7.4 Future Work

7.4.1 Analytical Improvements

The analytical results of the Conductor’s Jacket project point to the strong possibility for a rich new area of study. However, much remains to be done. Given that this limited study of six individuals yielded fourteen significant results in the data, with sixteen more hypotheses, it is reasonable to think that there are many more features to be found in similar future experiments. Another issue is that I did not go back to the conductors to get systematic self-report and commentary from them. While I had initially planned to do this, it seemed from early informal conversations that the subjects did not have much insight into the nature of their signals, and instead seemed to have preconceived notions about ‘successful’ signals and sought to evaluate their performances by these criteria. A future study might benefit from the use of questionnaires or debriefing sessions, however, where the conductor could review his videotape and data and talk about the aspects that they thought were most significant in the rehearsal or concert.

One limitation of the Conductor’s Jacket data analysis was its lack of statistical methods; since there were few subjects and no one normalizing factor between them all, I relied primarily on inter-subject comparisons. Future studies should increase the number of subjects and incorporate a normalizing factor. A good factor to use would be a single piece of music conducted by multiple individuals; this, if feasible, would allow for a much more extensive statistical analysis. Many more axes of comparison would be possible.

However, collecting this kind of data is extremely time-consuming and difficult, and it takes time and ingenuity to find willing subjects. So, even using the same data set that I have collected, many more analyses could be performed. For one thing, I have not yet described the relationship between the biceps and breathing signals; it would be interesting to correlate them so that I could remove the motion artifact from the breathing signal. One way to do this would be to perform a Pearson correlation on the two data streams. Another aspect that I did not investigate was P3’s positional data from the Polhemus system. The first, coarsest measurement that could be taken would be to look at P3’s posture (forward/backward and horizontal/vertical movement of the torso) and compare it with the content of the music. Since people tend to lean in when they are attracted and away when they are disgusted, perhaps this might yield insight into the conductor’s understanding of the affective content of the music.

Another measurement that I would like to explore is the range of the respiration signal -- particularly how the upper and lower extrema change over successive breathing cycles, and how their outer envelopes correlate with the musical structure. My sense is that a great deal of useful information could be gleaned from comparing shallow and deep intakes of breath and looking for musical structures in the score that might cause conductors to breathe differently. Such measurements could be readily taken with the data I already have, using a technique developed by Raul Fernandez for looking at the envelope of a blood volume pressure (BVP) signal.

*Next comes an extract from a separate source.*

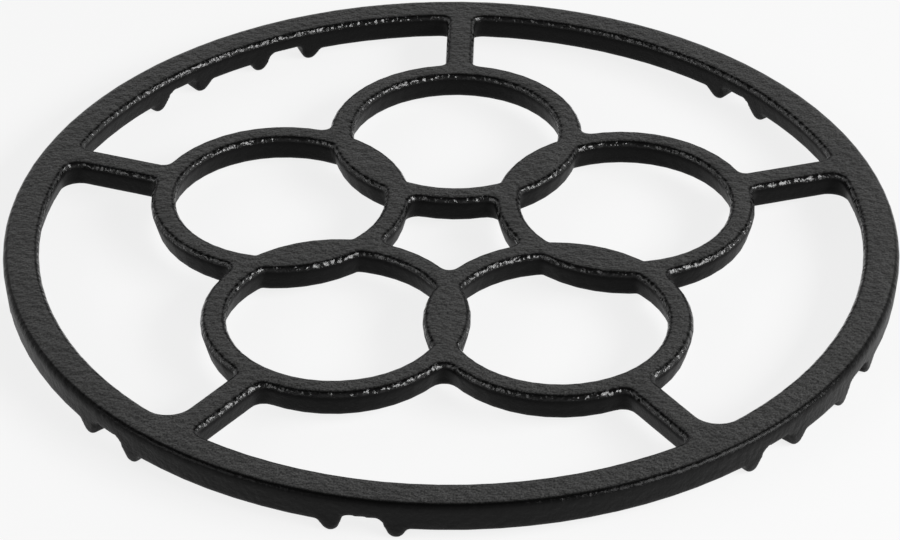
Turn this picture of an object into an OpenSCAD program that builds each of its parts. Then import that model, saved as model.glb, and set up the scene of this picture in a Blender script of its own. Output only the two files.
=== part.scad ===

Many other techniques could be used on the existent data from the Conductor’s Jacket. For example, I would guess that breathing rates and inhale/exhale slopes contain a great deal of information and would be a good place to start. Also, automatic techniques such as principle component analysis and cluster-weighted modeling could find correlations that are not visually obvious. Thirdly, I did not spend much time with frequency-domain analyses after noting that EMG beat features have wide distributions across all frequencies; this is an area that could be followed up with many studies. For example, it is known that abrupt, vertical rises in a signal contain all frequencies, and yet the typical EMG peak does not usually resemble an impulse response but rather an exponential rise and fall; it would be interesting to understand the source of the wide range of frequencies. Additionally, I suspect that further studies of human physiological data would benefit tremendously from a perspective of nonlinear system dynamics and chaos theory, since a great deal of the phenomena in conducting seems to be sensitive to initial conditions.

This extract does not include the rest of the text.